Copper is more common in propane systems than in natural gas systems, partly due to regional code differences and partly because of concerns about certain compounds in some natural gas supplies reacting with copper over time. If you’re considering copper for a gas project, checking your local building code is essential since this is one material where rules differ sharply from one jurisdiction to another.

Older and Less Common Materials

In homes built before the 1960s, you may encounter cast iron gas pipes, particularly in larger diameter supply lines. Cast iron is extremely durable but heavy and brittle. It was largely replaced by steel and later by PE for new installations, though functioning cast iron lines still exist in many older buildings and underground utility networks.
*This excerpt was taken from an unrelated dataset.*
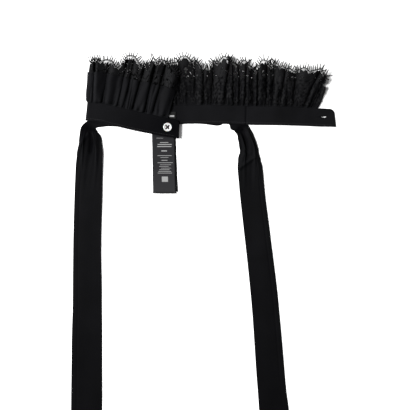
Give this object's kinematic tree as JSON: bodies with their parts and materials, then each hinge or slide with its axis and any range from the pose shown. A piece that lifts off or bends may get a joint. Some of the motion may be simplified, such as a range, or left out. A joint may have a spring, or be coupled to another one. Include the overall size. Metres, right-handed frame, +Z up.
{
  "type": "ruffled collar",
  "caption": "Detachable stand collar laid flat with its button end folded over, a gathered cloth frill, a scalloped lace frill behind it and a long ribbon that leaves it as two ties",
  "frame": {"origin": "the middle of the footprint of the collar as it lies, on the surface under it", "axes": "+Z up, away from the surface; +Y from the ties' ends towards the frill; +X towards the buttonhole end"},
  "size_m": [0.3182, 0.4344, 0.0156],
  "materials": {
    "collar_cloth": "matte black woven cloth",
    "lace": "black net lace with corded flowers",
    "ribbon_cloth": "matte black woven cloth",
    "label_satin": "black satin",
    "button_plastic": "polished white"
  },
  "bodies": {
    "root": {"stand_band": "collar_cloth", "cloth_frill": "collar_cloth", "lace_frill": "lace", "tie_ribbon": "ribbon_cloth", "care_label_top_leaf": "label_satin", "care_label_under_leaf": "label_satin", "neck_label": "label_satin", "button": "button_plastic"}
  },
  "joints": []
}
Some older homes also have gas lines made of bare steel buried without any protective coating. These pipes are prone to significant corrosion and are typically replaced when discovered during renovations or when leaks develop. Utility companies have spent decades systematically replacing aging bare steel and cast iron infrastructure with modern PE pipe.

How to Identify Your Gas Pipe Material

Visible gas lines in your home are usually easy to identify. Black steel has a dark, matte finish with threaded fittings at every joint and turn. CSST has a distinctive corrugated, flexible appearance with a colored plastic jacket. Copper has its characteristic reddish-brown color, developing a green patina over time if exposed to humid air.
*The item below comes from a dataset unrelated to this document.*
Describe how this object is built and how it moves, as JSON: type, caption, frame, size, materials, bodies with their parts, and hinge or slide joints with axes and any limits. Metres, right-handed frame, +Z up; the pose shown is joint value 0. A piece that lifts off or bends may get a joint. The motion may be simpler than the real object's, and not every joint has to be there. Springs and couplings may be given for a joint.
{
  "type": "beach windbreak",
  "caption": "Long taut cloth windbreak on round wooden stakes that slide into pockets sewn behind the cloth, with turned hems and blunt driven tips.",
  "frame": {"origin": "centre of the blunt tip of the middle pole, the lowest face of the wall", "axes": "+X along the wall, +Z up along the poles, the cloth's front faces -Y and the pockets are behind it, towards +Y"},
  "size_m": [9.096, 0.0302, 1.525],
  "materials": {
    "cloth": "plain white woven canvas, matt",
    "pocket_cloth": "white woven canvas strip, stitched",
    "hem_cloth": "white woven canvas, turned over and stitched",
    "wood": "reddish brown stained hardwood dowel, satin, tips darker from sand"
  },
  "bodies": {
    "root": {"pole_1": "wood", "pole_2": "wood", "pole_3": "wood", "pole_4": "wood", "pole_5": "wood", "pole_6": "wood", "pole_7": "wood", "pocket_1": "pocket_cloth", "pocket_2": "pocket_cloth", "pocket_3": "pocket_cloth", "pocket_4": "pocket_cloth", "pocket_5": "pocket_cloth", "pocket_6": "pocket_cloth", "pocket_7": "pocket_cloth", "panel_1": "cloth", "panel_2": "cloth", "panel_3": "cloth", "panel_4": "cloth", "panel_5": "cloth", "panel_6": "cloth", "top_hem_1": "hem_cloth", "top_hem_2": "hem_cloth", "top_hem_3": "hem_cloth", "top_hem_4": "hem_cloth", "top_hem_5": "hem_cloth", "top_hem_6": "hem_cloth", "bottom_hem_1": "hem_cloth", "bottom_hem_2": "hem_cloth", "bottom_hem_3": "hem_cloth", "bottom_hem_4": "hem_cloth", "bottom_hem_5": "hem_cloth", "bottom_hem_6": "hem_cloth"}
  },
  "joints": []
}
The pipe coming out of the ground near your gas meter is often the transition point between materials. You may see a short section of coated steel emerging from the ground, connecting to the meter, and then black steel or CSST continuing into the house. The buried portion leading to the street is almost certainly PE if it was installed or replaced in the last 30 to 40 years.

If your home was built before the 1990s and hasn’t had gas line work done, you’re most likely looking at black steel throughout the interior. Homes built or remodeled after that may have CSST, especially if the gas system was added or expanded during a renovation. Knowing what material your gas lines are made of is useful context for any plumber or contractor you hire, and it can help you understand the scope of work involved in adding a new gas appliance or extending a line.